- Should I use RAG or fine-tune?
- Almost always RAG for facts that change, fine-tune (or post-train) for behaviour that doesn't. Most enterprise cases are RAG. We have a deeper take on the blog (RAG vs fine-tuning).
- Do I need a dedicated vector database?
- Usually not. pgvector with HNSW matches or beats dedicated vector databases up to ~1M vectors on equivalent compute (Supabase 2026 benchmarks). We move to Qdrant / Milvus / Vespa when scale, query throughput, or workload genuinely demands it. See the vector-databases page for the decision matrix.

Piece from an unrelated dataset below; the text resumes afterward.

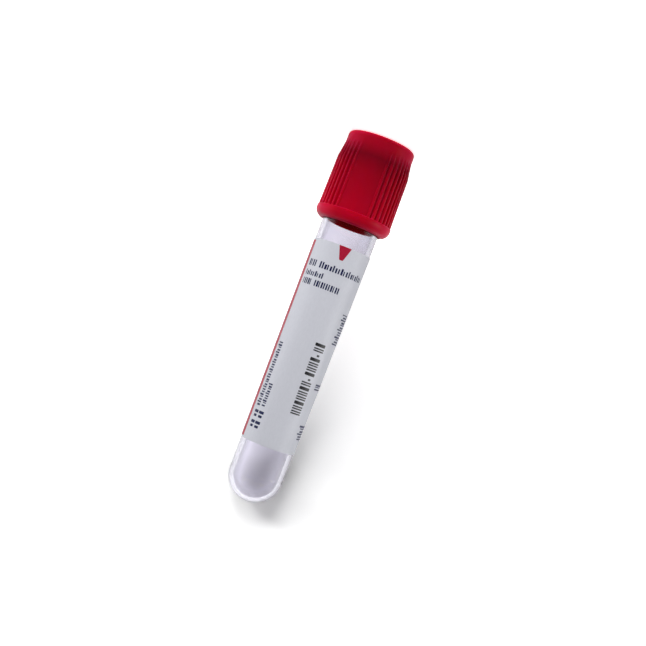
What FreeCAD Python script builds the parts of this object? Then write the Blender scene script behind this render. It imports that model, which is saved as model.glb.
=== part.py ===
import FreeCAD, Part

import math
import os

from FreeCAD import Placement, Rotation, Vector

# Blood collection tube, standing on the flat top of its cap, because it rolls on its side.
# Every piece is first built the other way up: Z is the tube's axis and the tip of its round
# end is at height 0. stand_on_cap() then turns the finished pieces over. Angles are counted
# about Z from X, and 90 degrees is the front. Lengths are in millimetres.

# Tube: clear plastic, straight where a rack holds it, then wider towards the mouth so that
# it leaves its mould
tube_length = 75.0
tube_mouth_radius = 6.475
round_end_radius = 6.0
seat_band_length = 6.8
tube_wall = 1.05
rim_chamfer = 0.25
gate_mark_radius = 0.9
gate_mark_depth = 0.2

# Label: one paper strip round the tube that leaves a clear window
label_from_tip = 12.9
label_length = 45.6
label_wrap_degrees = 300.0
label_start_degrees = 6.0
label_paper = 0.1
label_glue = 0.02
label_corner_radius = 1.5

# Stopper: rubber plug, rim flange, neck and head
plug_length = 8.5
plug_clearance = 0.05
plug_band_height = 2.0
plug_relief_depth = 0.25
plug_lead_in = 1.0
cup_radius = 3.2
cup_depth = 6.0
flange_thickness = 2.0
flange_inset = 0.075
neck_radius = 4.0
head_radius = 4.5
head_height = 0.9
dish_radius = 3.1
dish_depth = 1.0
rubber_chamfer = 0.3

# Shield: red moulded cap over the stopper and the tube's mouth
cap_length = 20.0
cap_above_rim = 8.3
skirt_clearance = 0.225
skirt_draft = 0.05
skirt_wall_high = 1.15
skirt_wall_low = 1.25
cap_top_rounding = 1.0
top_ring_height = 2.9
shoulder_height = 3.3
shoulder_step = 0.27
collar_height = 2.6
collar_ledge = 0.45
collar_edge_chamfer = 0.15
lip_rounding = 2.0
retaining_ring_height = 1.0
stopper_fit = 0.05
head_clearance = 0.1
well_edge_chamfer = 0.4

# Grip ribs: groups of ribs with a smooth thumb panel between two groups
thumb_panel_degrees = 85.7
rib_groups = 3
ribs_in_group = 9
rib_pitch_degrees = 360.0 / 42
rib_width = 0.6
rib_crest_rounding = 0.22
rib_proud_high = 0.27
rib_proud_low = 0.3
rib_sunk_high = 0.25
rib_sunk_low = 0.28
rib_start_below_top = 2.7
rib_root_depth = 0.3

# Places that follow from the sizes above
cap_top = tube_length + cap_above_rim
cap_bottom = cap_top - cap_length
collar_top = cap_bottom + collar_height
shoulder_top = cap_top - top_ring_height
shoulder_bottom = shoulder_top - shoulder_height
rib_start = cap_top - rib_start_below_top
flange_top = tube_length + flange_thickness
ring_top = flange_top + retaining_ring_height
head_top = ring_top + head_height
skirt_bore_high = tube_mouth_radius + skirt_clearance
skirt_bore_low = skirt_bore_high + skirt_draft
flange_radius = tube_mouth_radius - flange_inset
well_radius = head_radius + head_clearance
panel_radius_high = skirt_bore_high + skirt_wall_high
panel_radius_low = skirt_bore_low + skirt_wall_low
cap_top_radius = panel_radius_high - shoulder_step
collar_radius = panel_radius_low + collar_ledge
rib_crest_high = panel_radius_high + rib_proud_high
rib_crest_low = panel_radius_low + rib_proud_low
rib_valley_high = panel_radius_high - rib_sunk_high
rib_valley_low = panel_radius_low - rib_sunk_low
seat_band_top = round_end_radius + seat_band_length
tube_draft = (tube_mouth_radius - round_end_radius) / (tube_length - seat_band_top)

AXIS_BASE = Vector(0, 0, 0)
AXIS = Vector(0, 0, 1)


def tube_radius(height, inward=0.0):
    """Radius of the tube's wall at a height, moved inward."""
    return round_end_radius - inward + max(height - seat_band_top, 0.0) * tube_draft


def at(radius, height):
    """A point of a profile: its distance from the axis and its height."""
    return Vector(radius, 0, height)


def line(*points):
    """Straight edges through the points, in order."""
    return [Part.LineSegment(a, b).toShape() for a, b in zip(points, points[1:])]


def arc(start, centre, end):
    """The shorter arc about a centre from one point to another."""
    middle = (start - centre) + (end - centre)
    middle.normalize()
    middle.multiply((start - centre).Length)
    return Part.Arc(start, centre + middle, end).toShape()


def turned(edges, degrees=360.0):
    """The solid that a closed profile sweeps about the axis."""
    face = Part.Face(Part.Wire(Part.sortEdges(edges)[0]))
    solid = face.revolve(AXIS_BASE, AXIS, degrees)
    if solid.Volume < 0:
        solid.reverse()
    return solid


def spun(shape, degrees):
    """A copy of a shape, turned about the axis."""
    copy = shape.copy()
    copy.rotate(AXIS_BASE, AXIS, degrees)
    return copy


def wall_line(bottom, top, inward):
    """Points of the tube's wall between two heights: where its draft begins is one of them."""
    heights = [bottom, top]
    if bottom < seat_band_top < top:
        heights.insert(1, seat_band_top)
    return [at(tube_radius(height, inward), height) for height in heights]


def tube_skin(inward):
    """One skin of the tube: its round end's arc, its straight band and its drafted wall."""
    radius = round_end_radius - inward
    centre = at(0, round_end_radius)
    round_end = arc(at(0, round_end_radius - radius), centre, at(radius, round_end_radius))
    return [round_end] + line(*wall_line(round_end_radius, tube_length, inward))


def make_tube():
    """Test tube with a round end, a drafted wall, a soft rim and the mould's gate mark."""
    rim = line(at(tube_radius(tube_length, tube_wall), tube_length),
               at(tube_radius(tube_length), tube_length))
    tip = line(at(0, 0), at(0, tube_wall))
    body = turned(tube_skin(0.0) + rim + tube_skin(tube_wall) + tip)
    rim_edges = [e for e in body.Edges if e.Closed and e.BoundBox.ZMin > tube_length - 0.01]
    body = body.makeChamfer(rim_chamfer, rim_edges)
    gate = Part.makeCylinder(gate_mark_radius, 2 * gate_mark_depth,
                             at(0, -gate_mark_depth), AXIS)
    return body.cut(gate)


def make_label():
    """Paper strip on the tube's wall, with rounded corners and a window."""
    bottom = label_from_tip
    top = label_from_tip + label_length
    inside = wall_line(bottom, top, -label_glue)
    outside = wall_line(bottom, top, -(label_glue + label_paper))
    band = turned(line(*inside, *reversed(outside), inside[0]), label_wrap_degrees)
    for edge_degrees, inward in ((0.0, 1), (label_wrap_degrees, -1)):
        for height, upward in ((bottom, 1), (top, -1)):
            waste = spun(label_corner_waste(inward, upward), edge_degrees)
            waste.translate(Vector(0, 0, height))
            band = band.cut(waste)
    return spun(band, label_start_degrees)


def label_corner_waste(inward, upward):
    """What is cut away to round one corner of the label, where its edge faces along X."""
    side = label_corner_radius
    reach = tube_mouth_radius + 1
    spare = side / 2
    waste = Part.makeBox(reach, side + spare, side + spare, Vector(0, -spare, -spare))
    waste = waste.cut(Part.makeCylinder(side, reach, Vector(0, side, side), Vector(1, 0, 0)))
    if inward < 0:
        waste = waste.mirror(AXIS_BASE, Vector(0, 1, 0))
    if upward < 0:
        waste = waste.mirror(AXIS_BASE, AXIS)
    return waste


def make_stopper():
    """Rubber stopper: cupped plug with two sealing bands, flange, neck and dished head."""
    plug_bottom = tube_length - plug_length
    lower_band_top = plug_bottom + plug_lead_in + plug_band_height
    upper_band_bottom = tube_length - plug_band_height

    def plug(height, relief=0.0):
        return at(tube_radius(height, tube_wall + plug_clearance) - relief, height)

    cup_top = plug_bottom + cup_depth
    cup_wall_top = cup_top - cup_radius / 2
    bulge = (cup_radius ** 2 + (cup_radius / 2) ** 2) / cup_radius
    dish_bulge = (dish_radius ** 2 + dish_depth ** 2) / (2 * dish_depth)
    edges = [arc(at(0, cup_top), at(0, cup_top - bulge), at(cup_radius, cup_wall_top))]
    edges += line(at(cup_radius, cup_wall_top),
                  at(cup_radius, plug_bottom),
                  at(plug(plug_bottom).x - plug_lead_in / 2, plug_bottom),
                  plug(plug_bottom + plug_lead_in),
                  plug(lower_band_top),
                  plug(lower_band_top + plug_relief_depth, plug_relief_depth),
                  plug(upper_band_bottom - plug_relief_depth, plug_relief_depth),
                  plug(upper_band_bottom),
                  plug(tube_length),
                  at(flange_radius, tube_length),
                  at(flange_radius, flange_top - rubber_chamfer),
                  at(flange_radius - rubber_chamfer, flange_top),
                  at(neck_radius, flange_top),
                  at(neck_radius, ring_top),
                  at(head_radius, ring_top),
                  at(head_radius, head_top - rubber_chamfer),
                  at(head_radius - rubber_chamfer, head_top),
                  at(dish_radius, head_top))
    edges.append(arc(at(dish_radius, head_top), at(0, head_top - dish_depth + dish_bulge),
                     at(0, head_top - dish_depth)))
    edges += line(at(0, head_top - dish_depth), at(0, cup_top))
    return turned(edges)


def make_rib():
    """One grip rib: it grows out of the shoulder, runs down to the collar and has a round crest."""
    root = rib_valley_high - rib_root_depth
    outline = line(at(root, rib_start),
                   at(rib_valley_high, rib_start),
                   at(rib_crest_high, shoulder_bottom),
                   at(rib_crest_low, collar_top),
                   at(root, collar_top),
                   at(root, rib_start))
    plate = Part.Face(Part.Wire(outline)).extrude(Vector(0, rib_width, 0))
    plate.translate(Vector(0, -rib_width / 2, 0))
    crests = [e for e in plate.Edges if min(v.X for v in e.Vertexes) > root + 0.01
              and e.Length > rib_width + 0.01]
    return plate.makeFillet(rib_crest_rounding, crests)


def make_rib_field():
    """The hollow that one group of ribs stands in, from the shoulder down to the collar."""
    beyond = rib_crest_low + 1
    span = (ribs_in_group - 1) * rib_pitch_degrees
    field = turned(line(at(rib_valley_high, rib_start),
                        at(rib_valley_low, collar_top),
                        at(beyond, collar_top),
                        at(beyond, rib_start),
                        at(rib_valley_high, rib_start)), span)
    return spun(field, -span / 2)


def shoulder():
    """The shield's swelling below its top ring: a hollow arc that runs into a full one."""
    step = panel_radius_high - cap_top_radius
    radius = (shoulder_height ** 2 + step ** 2) / (4 * step)
    start = at(cap_top_radius, shoulder_top)
    end = at(panel_radius_high, shoulder_bottom)
    middle = at((start.x + end.x) / 2, (start.z + end.z) / 2)
    return [arc(start, at(start.x + radius, start.z), middle),
            arc(middle, at(end.x - radius, end.z), end)]


def make_shield_blank():
    """The shield before its ribs: top ring, shoulder, panels, collar, lip, bore and well."""
    top_edge = cap_top_radius - cap_top_rounding
    well_edge = well_radius + well_edge_chamfer
    lip_centre = at(collar_radius - lip_rounding, cap_bottom + lip_rounding)
    lip_end = lip_centre.z - math.sqrt(lip_rounding ** 2 - (skirt_bore_low - lip_centre.x) ** 2)
    ring_inner = neck_radius + stopper_fit

    edges = line(at(well_edge, cap_top), at(top_edge, cap_top))
    edges.append(arc(at(top_edge, cap_top), at(top_edge, cap_top - cap_top_rounding),
                     at(cap_top_radius, cap_top - cap_top_rounding)))
    edges += line(at(cap_top_radius, cap_top - cap_top_rounding),
                  at(cap_top_radius, shoulder_top))
    edges += shoulder()
    edges += line(at(panel_radius_high, shoulder_bottom),
                  at(panel_radius_low, collar_top),
                  at(collar_radius - collar_edge_chamfer, collar_top),
                  at(collar_radius, collar_top - collar_edge_chamfer),
                  at(collar_radius, lip_centre.z))
    edges.append(arc(at(collar_radius, lip_centre.z), lip_centre, at(skirt_bore_low, lip_end)))
    edges += line(at(skirt_bore_low, lip_end),
                  at(skirt_bore_high, flange_top),
                  at(ring_inner, flange_top),
                  at(ring_inner, ring_top),
                  at(well_radius, ring_top),
                  at(well_radius, cap_top - well_edge_chamfer),
                  at(well_edge, cap_top))
    return turned(edges)


def make_shield():
    """Moulded cap with groups of grip ribs and a smooth panel between two groups."""
    shield = make_shield_blank()
    group_angle = 360.0 / rib_groups
    first_rib = -(ribs_in_group - 1) / 2 * rib_pitch_degrees
    rib = make_rib()
    for group in range(rib_groups):
        middle = thumb_panel_degrees + (group + 0.5) * group_angle
        shield = shield.cut(spun(make_rib_field(), middle))
        ribs = [spun(rib, middle + first_rib + i * rib_pitch_degrees)
                for i in range(ribs_in_group)]
        shield = shield.fuse(ribs)
    return shield.removeSplitter()


def stand_on_cap(pieces):
    """Turns the upright pieces over, so that the cap's flat top is on the bench."""
    over = Placement(Vector(0, 0, cap_top), Rotation(Vector(1, 0, 0), 180.0))
    for piece in pieces.values():
        piece.Placement = over.multiply(piece.Placement)


pieces = {
    "tube": make_tube(),
    "label": make_label(),
    "stopper": make_stopper(),
    "shield": make_shield(),
}
stand_on_cap(pieces)
os.makedirs("parts", exist_ok=True)
for name, piece in pieces.items():
    solid = piece.Solids[0] if len(piece.Solids) == 1 else piece
    print(name, len(piece.Solids), "solid(s), valid", piece.isValid(),
          "volume %.1f mm3" % piece.Volume, len(piece.Faces), "faces")
    solid.exportStep("parts/%s.step" % name)
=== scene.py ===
# %% [markdown]
# # A blood collection tube, standing on its cap
#
# The frame is the measured model of the tube: four solids that already have their true sizes
# and places. This lesson makes their finished look: a clear moulded tube, a printed paper
# label, a rubber stopper and a ribbed red cap. Each finished piece is made in metres, in the
# frame's own place, so nothing has to be fitted afterwards.

# %% Load the frame
import math

import bmesh
import bpy
import numpy as np
from mathutils import Matrix, Vector


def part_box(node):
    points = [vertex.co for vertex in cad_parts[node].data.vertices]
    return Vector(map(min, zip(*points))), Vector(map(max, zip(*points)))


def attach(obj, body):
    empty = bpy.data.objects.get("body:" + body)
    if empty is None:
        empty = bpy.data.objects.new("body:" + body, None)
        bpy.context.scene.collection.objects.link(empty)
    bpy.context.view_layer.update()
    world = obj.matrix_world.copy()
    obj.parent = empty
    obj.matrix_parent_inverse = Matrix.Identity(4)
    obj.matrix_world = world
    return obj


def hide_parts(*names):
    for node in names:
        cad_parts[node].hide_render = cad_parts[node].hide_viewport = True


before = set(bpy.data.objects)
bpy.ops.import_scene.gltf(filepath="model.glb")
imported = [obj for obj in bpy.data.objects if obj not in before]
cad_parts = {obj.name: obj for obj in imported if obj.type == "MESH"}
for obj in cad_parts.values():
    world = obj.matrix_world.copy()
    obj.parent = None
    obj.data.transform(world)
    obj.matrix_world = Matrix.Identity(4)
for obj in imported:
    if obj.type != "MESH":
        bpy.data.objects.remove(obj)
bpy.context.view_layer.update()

# %% [markdown]
# ## Units and directions
#
# The tube was drawn in millimetres, and Blender works in metres, so the heights and radii
# below are turned into metres in one place. Heights are counted up from the bench that the
# cap stands on. A turn is an angle about the tube's axis in degrees: 0 is the front, and it
# grows to the right of somebody who holds the tube with its cap up.

# %% Place a point by turn, radius and height
MM = 0.001


def place(turn, radius, height):
    """A point on the tube, from its turn in degrees and its radius and height in mm."""
    angle = math.radians(turn)
    return (-radius * math.sin(angle) * MM, -radius * math.cos(angle) * MM, height * MM)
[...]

- How do you measure RAG quality?
- Golden set of representative queries with expected citations + a separate eval set with adversarial cases. Retrieval metrics (Recall@K, MRR) gate the index. End-to-end metrics (faithfulness, answer quality via LLM-as-judge) gate the prompt + model. See /llm/evaluation for the broader eval discipline.
- What about GraphRAG?
- Microsoft's GraphRAG is the right answer for domains where multi-hop reasoning across linked entities is the question: clinical research, regulatory analysis, complex case files. Cost: building and maintaining the graph. See architectures for when it earns it.
- How long does a RAG engagement run?
- First production-grade build is typically an eight-week sprint. Enterprise programs (multi-corpus, GraphRAG, multimodal) run as quarterly phases. Ongoing partnerships make sense post-launch for eval ops, model migrations, and corpus drift monitoring.